The method works by linearily interpolating the CVs between a given starting configuration and ending configuration guess for a selectable number of intermediate configurations, and then iteratively refining these configurations by starting a lot of unrestrained very short molecular dynamics simulations from the randomly perturbed intermediates and averaging their drift. Each iteration, the intermediates (and starting/ending points, if so desired) will move a bit down the free-energy gradient of the system’s energy landscape.
This would quickly result in all intermediates falling down onto each other into the nearest local minima, and to prevent this, each iteration ends with a so-called reparametrization step, where the CV euclidean distances between the configurations along the string are equalized. In essence, the intermediate configurations are adjusted to lie equidistant from each other along the string, thus forcing an even coverage along the transition even if the string in the initial guess crosses one or more high energy barriers.
When the intermediates stop moving, the string has converged to a lowest possible energy state. A caveat is that this might or might not represent the transition of lowest energy globally speaking, since there could be many. Depending on the complexity of the system, it might be necessary to try different initial guesses of string configurations therefore and see if they converge to the same transition or not.
Prerequisites¶
Make sure you have GROMACS installed before starting.
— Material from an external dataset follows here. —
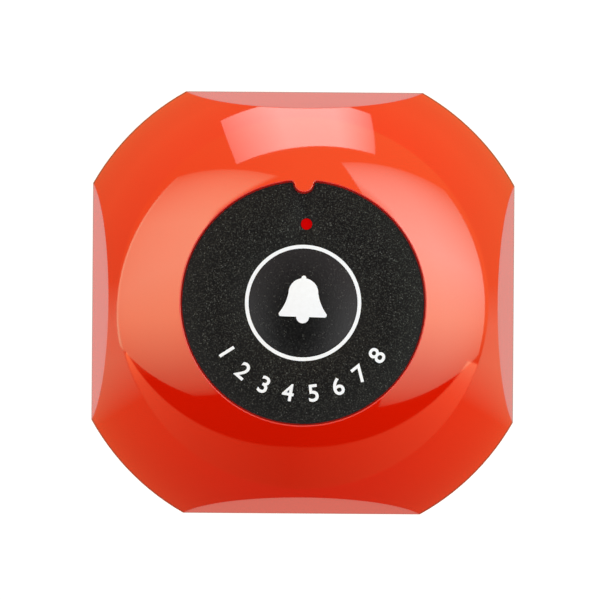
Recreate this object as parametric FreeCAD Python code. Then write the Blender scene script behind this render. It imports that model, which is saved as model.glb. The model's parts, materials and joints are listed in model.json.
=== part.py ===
import FreeCAD, Part
import math
import os

# Waiter call button: a low domed case with four flat sides, a printed face label sunk in its top
# and a round push button in the label's middle. Inside are a circuit board, a push switch, a signal
# lamp, a wound antenna coil and one 12 V cylinder battery. The case stands on an adhesive pad.
#
# Millimetres. The origin is the middle of the rest face, +Z points up out of the button, and +Y
# points at the lamp and at the tab of the case that keys the label.

# ---- Case ----
case_width = 60.0              # across opposite flat sides, at the foot of the case
case_corner_radius = 34.4      # from the middle to a rounded corner, at the foot
rim_height = 18.9              # from the foot of the case to the rim of the label recess
flat_draft_deg = 14.3          # how far each flat side leans inward
flat_edge_round = 0.3          # rounding where a flat side meets the dome
rim_round = 0.12               # rounding of the label recess's rim
wall = 2.2                     # case wall, square to its surface
roof_thickness = 2.0           # under the label recess
lip_thickness = 1.0            # thin skirt of the case round the base plate

# ---- Label recess and its tab ----
label_radius = 16.65
label_thickness = 0.3
label_clearance = 0.2          # round the label, and round the tab
recess_depth = 0.7             # from the rim to the floor that the label is glued to
tab_tip_radius = 1.3
tab_depth = 1.65               # how far the tab reaches in from the recess wall
tab_shoulder_radius = 0.5      # of the curves that lead from the recess wall into the tab
lamp_window_radius = 0.8
ink_thickness = 0.04
ink_clearance = 0.01           # between a curved face and the ink on it
ring_gap = 0.05                # from the button's hole to the printed ring
ring_width = 0.5

# ---- Push button ----
button_radius = 7.4
button_rise = 0.65             # crown of the button above the label
film_gap = 0.05                # between the button's edge and the label
button_travel = 0.5
stop_clearance = 0.05          # left under the plunger at the end of its travel
plunger_disc_thickness = 0.65
plunger_edge_step = 0.1        # the plunger's disc is this much smaller than the button
plunger_boss_radius = 4.8
plunger_boss_length = 0.8
plunger_clearance = 0.4        # round the plunger's disc
boss_clearance = 0.2           # round the plunger's boss
free_play = 0.25               # between the plunger and the switch stem

# ---- Base plate, pad and gasket ----
liner_thickness = 0.1
pad_thickness = 0.7
pad_side = 34.0
pad_corner_radius = 4.0
base_thickness = 2.0
base_fit = 0.15                # between the base plate and the case lip
gasket_thickness = 0.6
gasket_seat_fit = 0.1          # from the case wall's inner face to the gasket seat's edge

# ---- Base screws and their bosses ----
screw_boss_radius = 2.8
boss_wall_bite = 0.3           # how deep a boss merges with the case wall
base_screw_radius = 1.1
base_screw_length = 6.0
base_screw_head_radius = 2.1
base_screw_head_height = 1.1
screw_hole_clearance = 0.2
head_clearance = 0.2           # round a screw head
head_sink = 0.1                # how deep a base screw's head lies below the base plate's face
thread_clearance = 0.02
pilot_end_room = 0.6           # below a screw's tip
cross_slot_width = 0.5
cross_slot_reach = 1.1
cross_slot_depth = 0.6

# ---- Circuit board and its standoffs ----
board_thickness = 1.6
board_clearance = 0.5          # from the board's edge to the case
board_boss_clearance = 0.4     # from the board's edge to a screw boss
standoff_radius = 2.25
standoff_edge_margin = 5.5     # from the board's edge to the middle of an upper standoff
standoff_angle_deg = 43.0      # of an upper standoff, from the X axis
standoff_notch_margin = 1.6    # from the battery notch to a lower standoff
board_screw_radius = 1.0
board_screw_length = 4.6
board_screw_head_radius = 1.9
board_screw_head_height = 1.2

# ---- Battery: a 12 V cell of the A23 size ----
battery_radius = 5.15
battery_length = 28.5
battery_nub_radius = 2.0
battery_nub_length = 1.0
battery_wrap_thickness = 0.15
battery_wrap_end = 0.4         # bare metal at each end of the wrap
battery_floor_gap = 0.5        # from the base plate to the battery
battery_side_room = 0.5        # from the battery's end rim to the case
battery_notch_margin = 0.35    # from the battery to the board
sleeve_fit = 0.02              # round a sleeve or in a cradle

# ---- Battery contacts and supports ----
blade_thickness = 0.3
blade_width = 5.6
blade_drop = 3.4               # how far a blade reaches below the battery's axis
blade_foot_reach = 2.0         # on the board
blade_foot_margin = 0.3        # from a foot's corner to the board's rim
blade_notch_fit = 0.1
spring_length = 4.5
spring_wire_radius = 0.25
spring_base_radius = 1.85
spring_tip_radius = 1.25
spring_turns = 3.0
spring_end_gap = 0.03
cradle_thickness = 1.5
cradle_spacing = 16.0
cradle_depth = 2.5             # how far the cradles' tops are below the battery's axis
support_thickness = 1.5
support_margin = 0.5           # a support is this much wider than a blade, on each side
support_board_gap = 0.5

# ---- Push switch ----
switch_side = 6.0
switch_height = 7.0            # from the board to the top of the stem
switch_body_height = 3.5
switch_cover_thickness = 0.3
switch_floor_thickness = 0.6
switch_stem_radius = 1.75
switch_stem_fit = 0.06
switch_flange_radius = 2.2
switch_flange_play = 0.05
switch_well_clearance = 0.15   # round the stem's flange
snap_dome_clearance = 0.25     # round the snap dome, in the same well
snap_dome_height = 0.4
snap_dome_thickness = 0.08
terminal_width = 0.7
terminal_thickness = 0.3
terminal_spacing = 4.5
terminal_rise = 0.9            # how far a terminal reaches up the switch's side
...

GROMACS needs to be installed on the system that the server is running on and all machines where you will run workers.
Method protocol¶
The string module starts up by running the swarm Python script, which reads the initial string guess as input and other parameters, extracts the initial CVs and creates Copernicus functions for all iterations to be done.
Each iteration consists of the following interconnected Copernicus pipeline steps. The corresponding module Python script’s name is given in parantheses.
Restrained minimization (run_minimization)¶
The restraints are from the previous iterations’ updated string configuration (reparametrization step’s output) and by minimizing using them, the system will now hopefully be forced into the new state of CVs.
Restrained thermalization (thermalization)¶
After minimization the system will be at 0 temperature. This step brings up the system in temperature again using the selected thermostat.
Restrained equilibration (run_restrained)¶
Runs the system for a while using the same parameters as the swarm step that follows, but for longer and with restraints enabled.
The output trajectory from the equilibration is written sparsely, with an interval selected so the written number of configurations equal the number of swarms to issue per string configuration below. We use the system’s natural evolution during the restrained step here to seed the swarms.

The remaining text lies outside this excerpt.